About 25 miles north of the Humbug Marsh in Detroit, hundreds of city parks have closed due to budget cuts in recent years, and in early 2013 the mayor proposed leasing Detroit’s most iconic park, Belle Isle, to the state of Michigan to save money (an unpopular plan that was rejected by the city council). Under recent threat of even more park closures, the city brokered a set of agreements with private corporations to adopt city parks or donate to keep them open.

Those private partnerships may be the city’s new model for public space. The Detroit Riverfront Conservancy, the nonprofit that manages five and a half miles of the Detroit shoreline, is continuously making improvements to the sliver of land in its possession, which includes a river walk and a new state park. And like the Detroit International Wildlife Refuge and now the City of Detroit, the Riverfront Conservancy has relied on corporations to fund its work.

Some community activists have criticized the growing trend towards private or semi-private management of Detroit’s land, contending that the long-term effects will benefit corporations more than the citizens of the city.

But conservancy director Faye Nelson believes the changes to the riverfront can benefit more than just tourists and downtown companies.

“This waterfront is used by the community throughout the region,” said Nelson. “This just isn’t a waterfront that’s used by workers that are downtown.”

Nelson says the project boasts a budget of about $121 million to support development and future maintenance on the east riverfront. And she views riverfront improvement as a key to economic development.

“It provides a huge benefit, beyond quality of life, that is already bringing major dollars, a major economic return to our community,” said Nelson.

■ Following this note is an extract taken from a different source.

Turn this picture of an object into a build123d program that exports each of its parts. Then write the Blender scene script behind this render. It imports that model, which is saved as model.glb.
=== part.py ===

Convening on contamination

However, just a cursory glance along the rest of Detroit’s riverfront reveals that those economic and recreational benefits aren’t reaching everywhere. Just a five-minute drive from the well-kept parks associated with the conservancy, at a city park called Riverside, there’s a big sign at the entrance: “Park closed due to environmental contamination.”

Riverside Park in Detroit. Despite the sign, cars were lined up and the park was full of people fishing on a weekend in mid-May. Photo: Lewis Wallace.

Riverside Park in Detroit. Despite the sign, cars were lined up and the park was full of people fishing on a weekend in mid-May. Photo: Lewis Wallace.

And on a cold May day, this closed, contaminated park was chock full of people out fishing.

“We used to have swings and bathrooms here, but they ain’t got ‘em no more,” said Ruth Williams, a lifelong Detroit resident who’s come to Riverside with her children and grandchildren. Her husband concurred with the general sentiment at Riverside: this park isn’t what it used to be.

“They closed this park down, then they closed a couple more down, got everybody piled into one place now,” Ronnie Williams said.

Another lifelong Detroiter, Kerry Farley, said he isn’t so sure the new riverfront projects benefit him.

“They gotta maintain the [parks] they got first,” Farley said.

Riverside doesn’t have the feeling of forward progress Hartig conveys so clearly when he talks about his shoreline projects; instead it’s a site of apparent disinvestment and bitterness, the result of decades of loss and years of slow progress along the Detroit River, once famed for its productivity, now famed for its funky smells and piles of waste.

But Riverside also reveals just how much people want to spend their Saturday on this river. It’s a source of pleasure and relaxation worth hanging out in a contaminated park.

Wouldn’t it be terrible if your children had to only see animals in cages or in zoos and petting zoos?” said a fisherman who didn’t give his name. “It would be a shame if you come down here one day, and all this water was gone, and there was nothing out there but muddy bottom and a bunch of rocks and trash.”

More stories from the Detroit Water Renaissance Series:

Rediscovering Detroit’s lost waterways

Detroit’s walleye fishing industry nets millions

 

 

 

 

One thought on “Detroit’s Water Renaissance: New shorelines, old problems on the Detroit River

  1. The Detroit Riverfront Conservancy is a conservancy in name only. At its core, it is a shill for the business interests that seek to develop the riverfront, blocking public access more than promoting it. The narrow concrete walkway along part of the river is a token concession as public land is sold at bargain-basement prices or given away to those who are politically connected.

    Detroit has long suffered from a lack of vision concerning the riverfront. Thirty years ago, there was great promise in tearing down the dilapidated industrial buildings and creating an inviting landscape similar to Chicago’s lakeshore–an amenity which would attract development inward without public subsidy. Instead, numerous opportunities were lost as haphazard development was allowed to destroy many prime riverfront sites. Even quality buildings, such as the UAW complex, were placed in the most inappropriate locations, eliminating public access to the river for generatations to come, perhaps forever.

    Presently, the city is proposing to give away more prime riverfront property to developers, negating the last hopes for creating a continuous park along the riverfront near Milliken State Park. The state appears to be complicit in this travesty, for their vision seems no better.

    Developing the riverfront has two main consequences: it destroys the opportunity for creating something grand for the region, and it usurps what little development potential there is in the City of Detroit. The neighborhoods could clearly benefit from in-fill development (and, in some cases, wholesale redevelopment) but there is only so much development interest to go around.

    Mayor Bings strategy, similar to previous backwards-thinking administrations, simply seems to be to tear down as much of the city as possible. No wonder the tax base continues to erode as viable buildings are torn down throughout the city, coupled with absolutely no efforts to prosecute those who strip and scrap what remains.

    Detroit’s plight is largely rooted in the long-standing state and federal policies which encouraged disinvestment in our urban areas. But its lack of vision, particularly in terms of the riverfront, is what is holding back its future potential.